* **Short task**: Going from the top of the data below, give again each line through the one containing "EDGE_FLATNESS = 0.8", both ends kept.

* **Supplied information**:

-=-=-

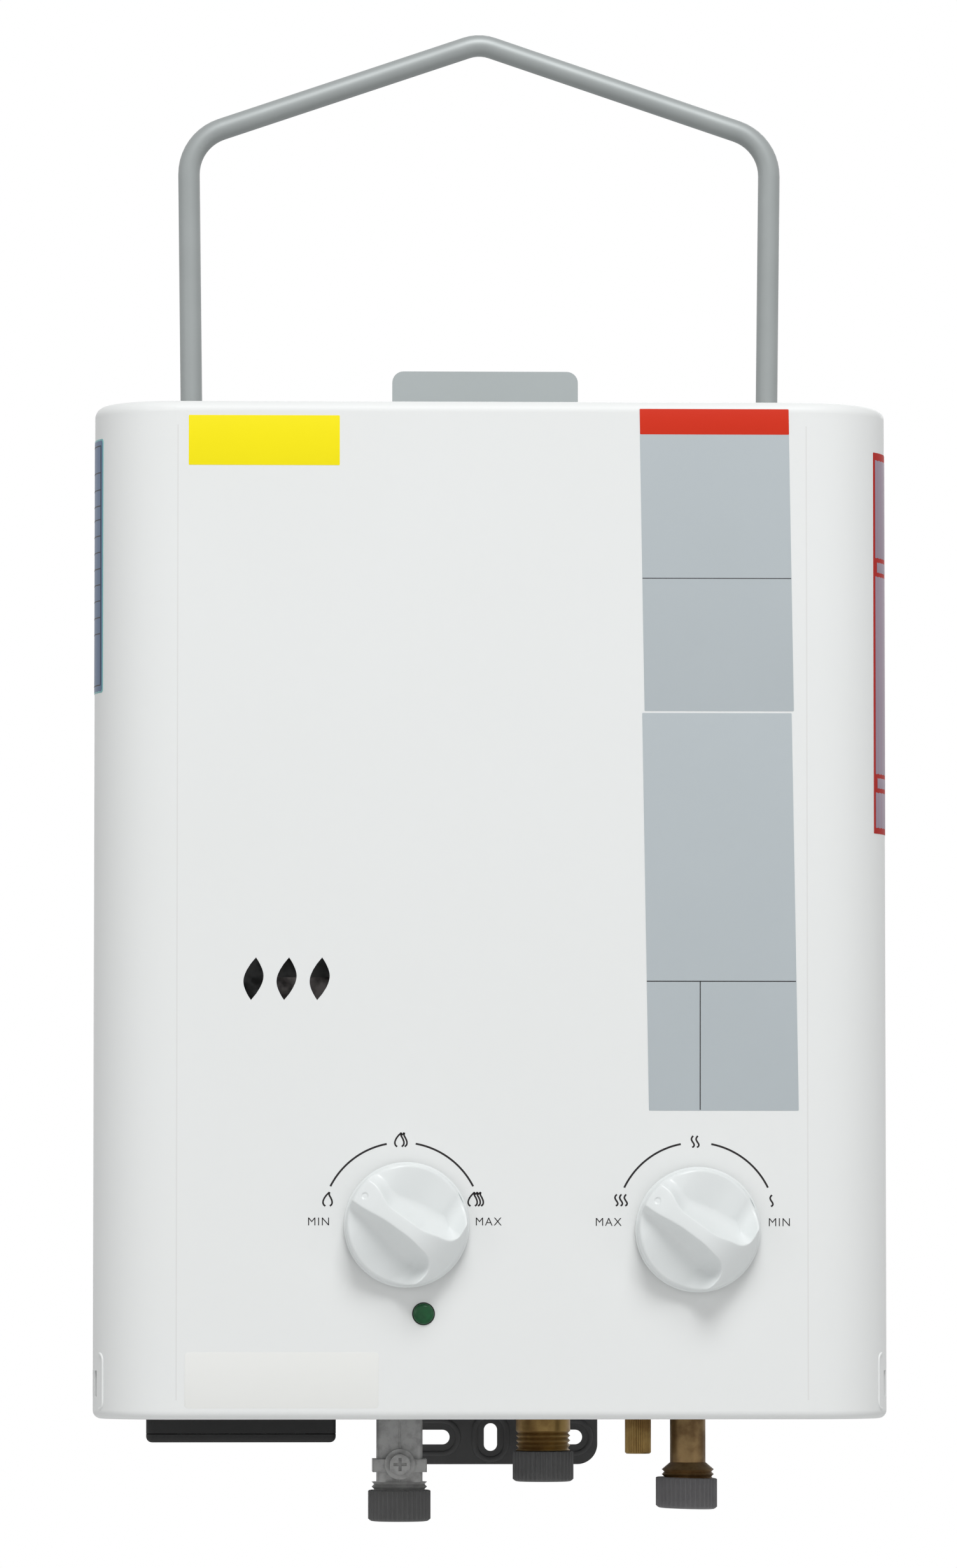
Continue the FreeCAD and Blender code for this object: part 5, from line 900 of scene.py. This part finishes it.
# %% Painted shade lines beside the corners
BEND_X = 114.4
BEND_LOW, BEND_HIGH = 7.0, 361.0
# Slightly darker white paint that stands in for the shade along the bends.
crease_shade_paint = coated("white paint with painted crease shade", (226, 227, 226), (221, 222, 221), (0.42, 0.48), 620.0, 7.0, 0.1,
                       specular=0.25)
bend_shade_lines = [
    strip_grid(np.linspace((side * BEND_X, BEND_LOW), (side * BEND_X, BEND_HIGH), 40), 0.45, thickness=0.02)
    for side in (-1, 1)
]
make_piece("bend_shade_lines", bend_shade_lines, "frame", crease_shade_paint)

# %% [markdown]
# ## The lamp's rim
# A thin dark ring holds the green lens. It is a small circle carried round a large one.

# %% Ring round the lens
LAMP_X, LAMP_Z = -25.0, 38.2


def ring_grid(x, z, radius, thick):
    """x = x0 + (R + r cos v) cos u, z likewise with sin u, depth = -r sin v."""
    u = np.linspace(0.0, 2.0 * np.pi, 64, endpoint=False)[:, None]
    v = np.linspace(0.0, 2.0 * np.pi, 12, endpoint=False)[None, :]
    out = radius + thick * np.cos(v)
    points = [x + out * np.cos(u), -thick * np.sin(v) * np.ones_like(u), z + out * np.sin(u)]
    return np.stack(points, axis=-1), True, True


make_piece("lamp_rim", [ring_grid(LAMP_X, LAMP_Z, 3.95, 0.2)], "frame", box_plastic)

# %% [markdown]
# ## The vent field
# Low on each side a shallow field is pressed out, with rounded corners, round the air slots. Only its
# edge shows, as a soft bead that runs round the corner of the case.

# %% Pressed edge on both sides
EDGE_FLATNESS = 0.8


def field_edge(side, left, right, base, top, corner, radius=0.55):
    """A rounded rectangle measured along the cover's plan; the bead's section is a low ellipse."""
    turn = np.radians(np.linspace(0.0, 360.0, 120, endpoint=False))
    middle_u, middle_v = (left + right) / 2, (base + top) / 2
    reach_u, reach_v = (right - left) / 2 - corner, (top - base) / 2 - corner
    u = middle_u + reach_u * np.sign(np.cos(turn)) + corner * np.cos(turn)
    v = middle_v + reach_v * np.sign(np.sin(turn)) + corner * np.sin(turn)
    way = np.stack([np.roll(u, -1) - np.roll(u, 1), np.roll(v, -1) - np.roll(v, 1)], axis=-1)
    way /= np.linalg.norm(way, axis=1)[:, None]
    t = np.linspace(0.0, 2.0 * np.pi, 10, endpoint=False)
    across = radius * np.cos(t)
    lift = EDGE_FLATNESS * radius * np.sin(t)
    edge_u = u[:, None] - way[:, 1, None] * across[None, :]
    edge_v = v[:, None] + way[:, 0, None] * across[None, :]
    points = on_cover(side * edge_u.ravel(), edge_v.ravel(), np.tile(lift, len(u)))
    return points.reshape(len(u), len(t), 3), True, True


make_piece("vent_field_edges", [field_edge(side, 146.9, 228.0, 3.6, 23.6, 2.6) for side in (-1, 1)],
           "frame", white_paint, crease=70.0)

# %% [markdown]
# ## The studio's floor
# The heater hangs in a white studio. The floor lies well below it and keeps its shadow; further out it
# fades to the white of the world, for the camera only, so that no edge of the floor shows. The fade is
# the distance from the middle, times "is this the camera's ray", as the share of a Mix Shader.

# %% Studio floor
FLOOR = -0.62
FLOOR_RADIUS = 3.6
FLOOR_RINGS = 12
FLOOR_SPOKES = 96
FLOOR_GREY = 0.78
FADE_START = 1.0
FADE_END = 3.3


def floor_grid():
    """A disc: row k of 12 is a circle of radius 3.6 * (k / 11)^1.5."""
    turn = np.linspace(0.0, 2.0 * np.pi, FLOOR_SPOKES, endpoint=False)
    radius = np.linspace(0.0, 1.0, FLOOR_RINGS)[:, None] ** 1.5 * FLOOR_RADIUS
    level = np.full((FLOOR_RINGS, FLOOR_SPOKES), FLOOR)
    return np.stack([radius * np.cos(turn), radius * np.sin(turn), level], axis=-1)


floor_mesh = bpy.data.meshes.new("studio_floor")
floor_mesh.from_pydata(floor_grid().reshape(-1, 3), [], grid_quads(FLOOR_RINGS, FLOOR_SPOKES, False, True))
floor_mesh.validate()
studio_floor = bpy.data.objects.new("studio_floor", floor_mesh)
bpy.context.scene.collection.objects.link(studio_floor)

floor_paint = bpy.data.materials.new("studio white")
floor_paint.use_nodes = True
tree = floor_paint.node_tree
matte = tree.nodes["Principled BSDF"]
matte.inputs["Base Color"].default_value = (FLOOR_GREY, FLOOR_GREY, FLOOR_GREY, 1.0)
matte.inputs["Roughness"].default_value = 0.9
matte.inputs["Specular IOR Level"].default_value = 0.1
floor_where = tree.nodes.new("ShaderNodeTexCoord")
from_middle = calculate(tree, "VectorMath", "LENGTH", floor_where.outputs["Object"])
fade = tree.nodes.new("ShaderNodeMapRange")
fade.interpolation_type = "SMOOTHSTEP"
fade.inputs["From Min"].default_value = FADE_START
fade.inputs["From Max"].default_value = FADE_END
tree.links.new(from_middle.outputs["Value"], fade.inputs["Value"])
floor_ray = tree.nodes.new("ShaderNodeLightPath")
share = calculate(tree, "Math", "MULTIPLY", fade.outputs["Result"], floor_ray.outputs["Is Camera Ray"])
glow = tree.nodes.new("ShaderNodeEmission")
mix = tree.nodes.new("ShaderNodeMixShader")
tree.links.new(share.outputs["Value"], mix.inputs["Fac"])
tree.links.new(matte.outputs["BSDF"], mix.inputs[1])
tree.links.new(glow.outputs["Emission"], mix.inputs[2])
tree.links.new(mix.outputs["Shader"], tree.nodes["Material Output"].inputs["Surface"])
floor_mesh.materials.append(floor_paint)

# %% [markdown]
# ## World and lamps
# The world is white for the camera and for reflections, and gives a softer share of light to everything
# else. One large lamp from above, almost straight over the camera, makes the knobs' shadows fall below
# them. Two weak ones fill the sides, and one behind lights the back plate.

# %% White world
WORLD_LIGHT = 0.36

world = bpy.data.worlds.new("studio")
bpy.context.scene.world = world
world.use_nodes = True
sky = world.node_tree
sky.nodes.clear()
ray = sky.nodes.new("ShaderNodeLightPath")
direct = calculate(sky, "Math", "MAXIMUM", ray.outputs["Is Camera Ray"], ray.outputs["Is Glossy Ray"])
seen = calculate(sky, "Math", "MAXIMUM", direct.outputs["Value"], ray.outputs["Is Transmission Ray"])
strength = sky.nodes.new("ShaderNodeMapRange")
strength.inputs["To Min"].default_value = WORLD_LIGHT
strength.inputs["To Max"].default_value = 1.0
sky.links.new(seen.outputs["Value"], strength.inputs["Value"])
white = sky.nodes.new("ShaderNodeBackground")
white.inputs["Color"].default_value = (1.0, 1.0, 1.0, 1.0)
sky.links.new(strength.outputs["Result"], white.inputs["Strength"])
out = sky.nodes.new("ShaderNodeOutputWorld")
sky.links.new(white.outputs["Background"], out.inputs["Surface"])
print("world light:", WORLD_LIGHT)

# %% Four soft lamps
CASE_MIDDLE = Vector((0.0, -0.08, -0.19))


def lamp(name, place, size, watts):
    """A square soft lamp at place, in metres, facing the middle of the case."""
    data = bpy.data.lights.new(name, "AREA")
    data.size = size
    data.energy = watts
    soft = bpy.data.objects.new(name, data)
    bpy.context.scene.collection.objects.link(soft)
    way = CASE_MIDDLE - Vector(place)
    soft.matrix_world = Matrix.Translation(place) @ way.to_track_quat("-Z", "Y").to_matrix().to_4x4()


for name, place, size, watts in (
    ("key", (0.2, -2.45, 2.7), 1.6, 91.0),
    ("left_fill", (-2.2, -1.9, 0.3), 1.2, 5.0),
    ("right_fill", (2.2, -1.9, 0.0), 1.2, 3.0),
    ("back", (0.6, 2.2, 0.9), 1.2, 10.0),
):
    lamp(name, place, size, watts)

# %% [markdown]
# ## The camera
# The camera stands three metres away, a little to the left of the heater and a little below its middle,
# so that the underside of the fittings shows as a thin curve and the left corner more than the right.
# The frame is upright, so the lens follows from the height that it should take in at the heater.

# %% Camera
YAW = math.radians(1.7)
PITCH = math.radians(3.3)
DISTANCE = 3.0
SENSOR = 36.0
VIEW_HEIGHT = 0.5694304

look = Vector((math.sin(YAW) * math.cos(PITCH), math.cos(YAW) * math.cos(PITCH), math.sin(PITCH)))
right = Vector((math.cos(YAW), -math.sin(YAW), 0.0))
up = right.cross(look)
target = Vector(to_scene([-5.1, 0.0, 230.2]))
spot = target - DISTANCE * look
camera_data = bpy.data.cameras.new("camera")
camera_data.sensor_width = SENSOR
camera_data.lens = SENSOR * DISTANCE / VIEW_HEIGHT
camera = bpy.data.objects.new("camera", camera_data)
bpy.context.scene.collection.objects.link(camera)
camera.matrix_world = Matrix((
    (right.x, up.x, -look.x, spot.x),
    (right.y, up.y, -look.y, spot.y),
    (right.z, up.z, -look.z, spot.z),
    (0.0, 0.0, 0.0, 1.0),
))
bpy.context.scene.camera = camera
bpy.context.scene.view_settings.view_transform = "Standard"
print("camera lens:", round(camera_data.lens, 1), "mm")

-=-=-

* **Correct output**:
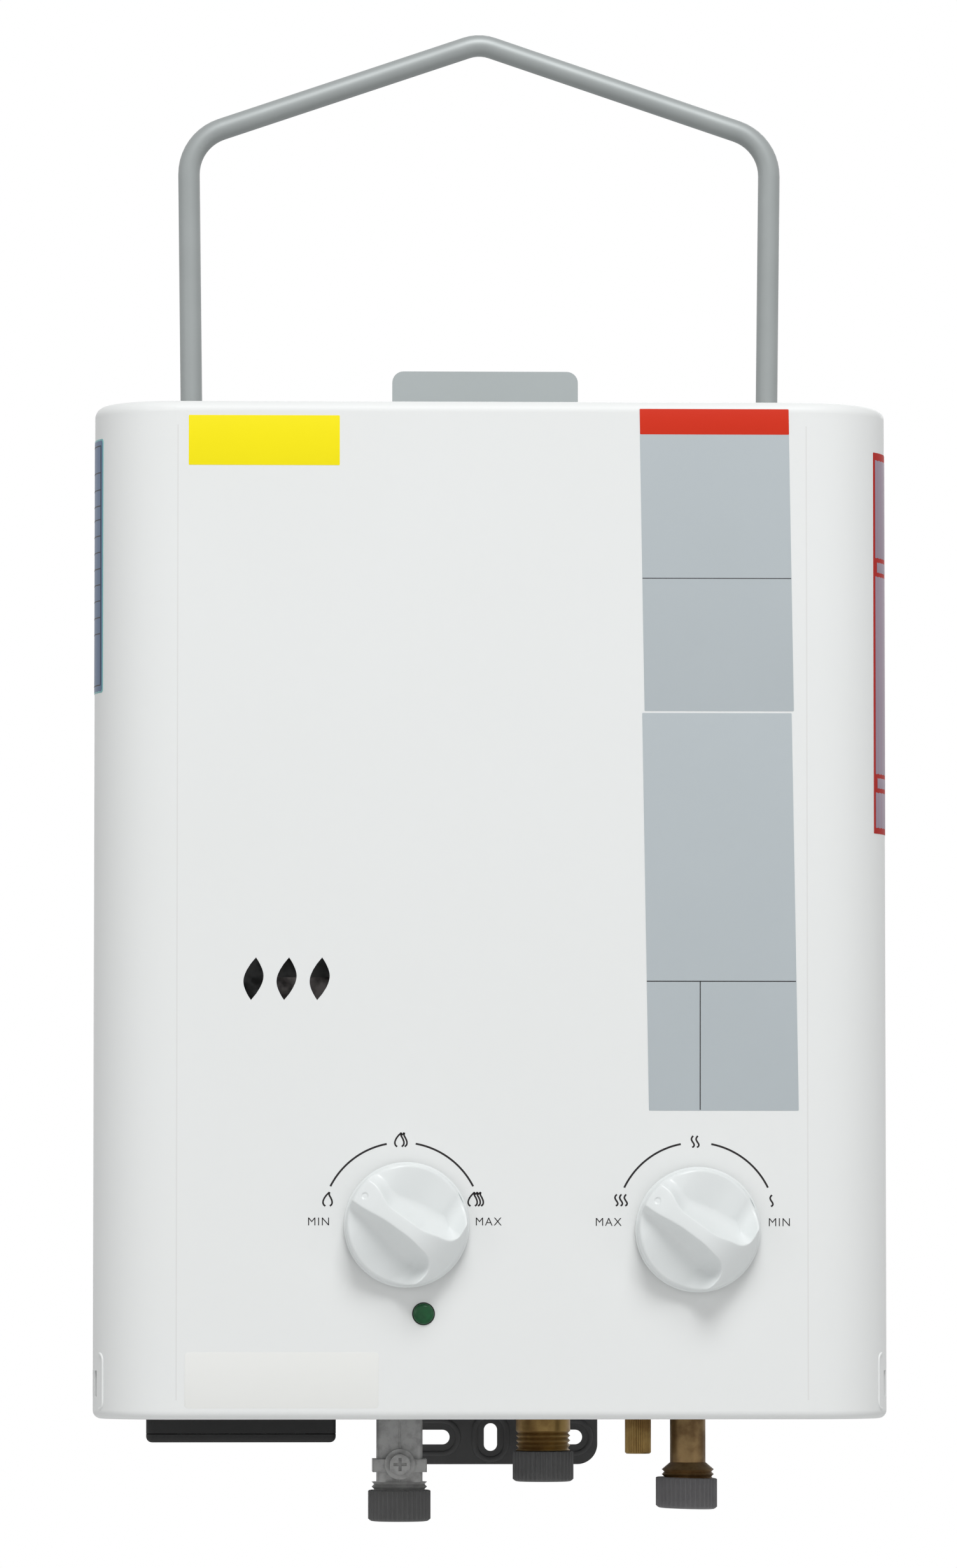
Continue the FreeCAD and Blender code for this object: part 5, from line 900 of scene.py. This part finishes it.
# %% Painted shade lines beside the corners
BEND_X = 114.4
BEND_LOW, BEND_HIGH = 7.0, 361.0
# Slightly darker white paint that stands in for the shade along the bends.
crease_shade_paint = coated("white paint with painted crease shade", (226, 227, 226), (221, 222, 221), (0.42, 0.48), 620.0, 7.0, 0.1,
                       specular=0.25)
bend_shade_lines = [
    strip_grid(np.linspace((side * BEND_X, BEND_LOW), (side * BEND_X, BEND_HIGH), 40), 0.45, thickness=0.02)
    for side in (-1, 1)
]
make_piece("bend_shade_lines", bend_shade_lines, "frame", crease_shade_paint)

# %% [markdown]
# ## The lamp's rim
# A thin dark ring holds the green lens. It is a small circle carried round a large one.

# %% Ring round the lens
LAMP_X, LAMP_Z = -25.0, 38.2


def ring_grid(x, z, radius, thick):
    """x = x0 + (R + r cos v) cos u, z likewise with sin u, depth = -r sin v."""
    u = np.linspace(0.0, 2.0 * np.pi, 64, endpoint=False)[:, None]
    v = np.linspace(0.0, 2.0 * np.pi, 12, endpoint=False)[None, :]
    out = radius + thick * np.cos(v)
    points = [x + out * np.cos(u), -thick * np.sin(v) * np.ones_like(u), z + out * np.sin(u)]
    return np.stack(points, axis=-1), True, True


make_piece("lamp_rim", [ring_grid(LAMP_X, LAMP_Z, 3.95, 0.2)], "frame", box_plastic)

# %% [markdown]
# ## The vent field
# Low on each side a shallow field is pressed out, with rounded corners, round the air slots. Only its
# edge shows, as a soft bead that runs round the corner of the case.

# %% Pressed edge on both sides
EDGE_FLATNESS = 0.8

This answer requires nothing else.